BTW his title looks like you can have expertise in this area.
That's talking about nutrition, not about what would happen with ecology if people stop eating meat. And from what he is talking, it seems to me he isn't an expert in nutrition.
Often the argument is made that going vegan would minimise land use, and the modelling studies that have been done demonstrate that that’s not the case.
Well, regardless of whether a lacto-vegetarian diet results in less land use than a vegan diet does, both require significantly less land than the way people are currently eating. I think he is referring to this
study (highly criticized in the vegan circles for using quite a few non-evidence-based estimates), though, if he doesn't provide a citation, what's presented without evidence can be dismissed without evidence.
free range eggs are labelled
Free-range simply means cage-free, it doesn't mean pasture-raised. It may even be less humane than using battery cages, free-range chickens are often kept in such densely-populated rooms that they have no choice but to defecate and urinate on one another. Here is a photo from a chicken-farm that qualifies as free-range:

They can keep their fingers in their ears if they want but Savory has produced results.
Well, homeopaths would claim the same thing about their non-mainstream ideas. If I claimed to have implemented a sorting algorithm more efficient than introsort (which is used in C++ standard library) and that my measurements confirm that, would you trust me? Or would you assume I am mistaken? Or possibly even lying? If so, why apply different standards to Savory?
He puts it in the context of the ancient world with large herds of herbivores grazing then running to new areas due to hunting from predators.
As far as I know, in ancient times, people were letting cattle graze as long as there was no poisonous grass there. Pastures that contain dandelions, for instance, are useful while dandelions aren't blooming. When they are blooming, they are about as poisonous to cattle as they are to us, but domestic cattle don't know that, so they will eat it anyway and many of them will die. That's why many places in Croatia are called "Travanj" (April), "Svibanj" (May) or "Premalitje" (probably a name for a specific period of the year in Old Croatian), those names referred to pastures that were useful in that time of the year. Predators were not much of a problem, because most pastures were enclosed with fences.
There may be enormous potential in breeding and we even have GM up our sleeve these days.
Maybe, but we cannot base our decisions on the assumption that some technology which doesn't exist today will exist.
With marine organisms producing so much methane and to a lesser extend ruminants since those creatures first appeared on earth something must have happened to methane in the past and either that natural process or some human intervention could change things.
How do you think a human intervention could make methane molecules less stable in the atmosphere?
It is widely accepted that there is a slight increase in risk but the foundations are very weak.
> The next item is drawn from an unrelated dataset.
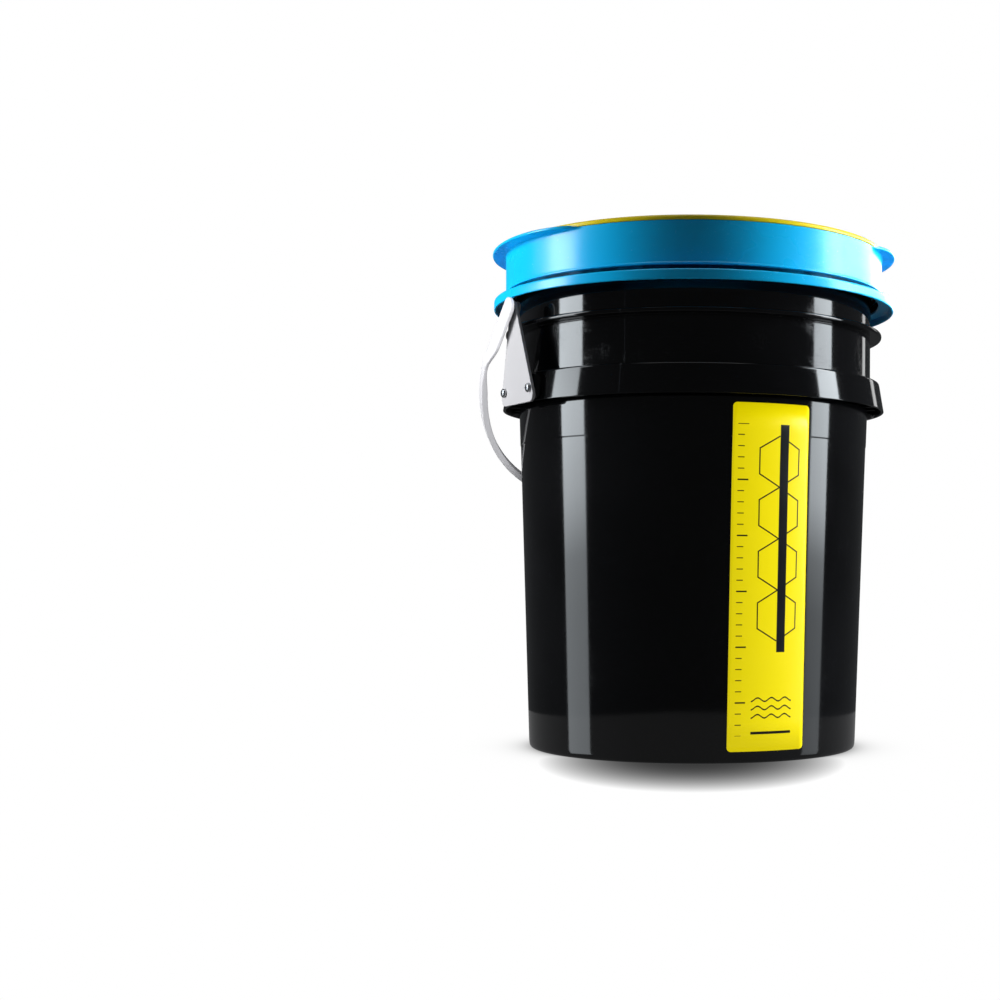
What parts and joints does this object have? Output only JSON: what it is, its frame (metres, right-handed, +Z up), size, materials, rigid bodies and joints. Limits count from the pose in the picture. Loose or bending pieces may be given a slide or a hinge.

How do you know foundations are weak? To somebody who hasn't seriously studied it (like Neal Barnard), it may seem that the foundation for the link between sugar and honey and diabetes is weak. If all the nutritional authorities say so, it's probably based on some foundations which is unknown to you.
cohort studies
If it's based only on epidemiological studies, it probably wouldn't get accepted by all nutritional authorities.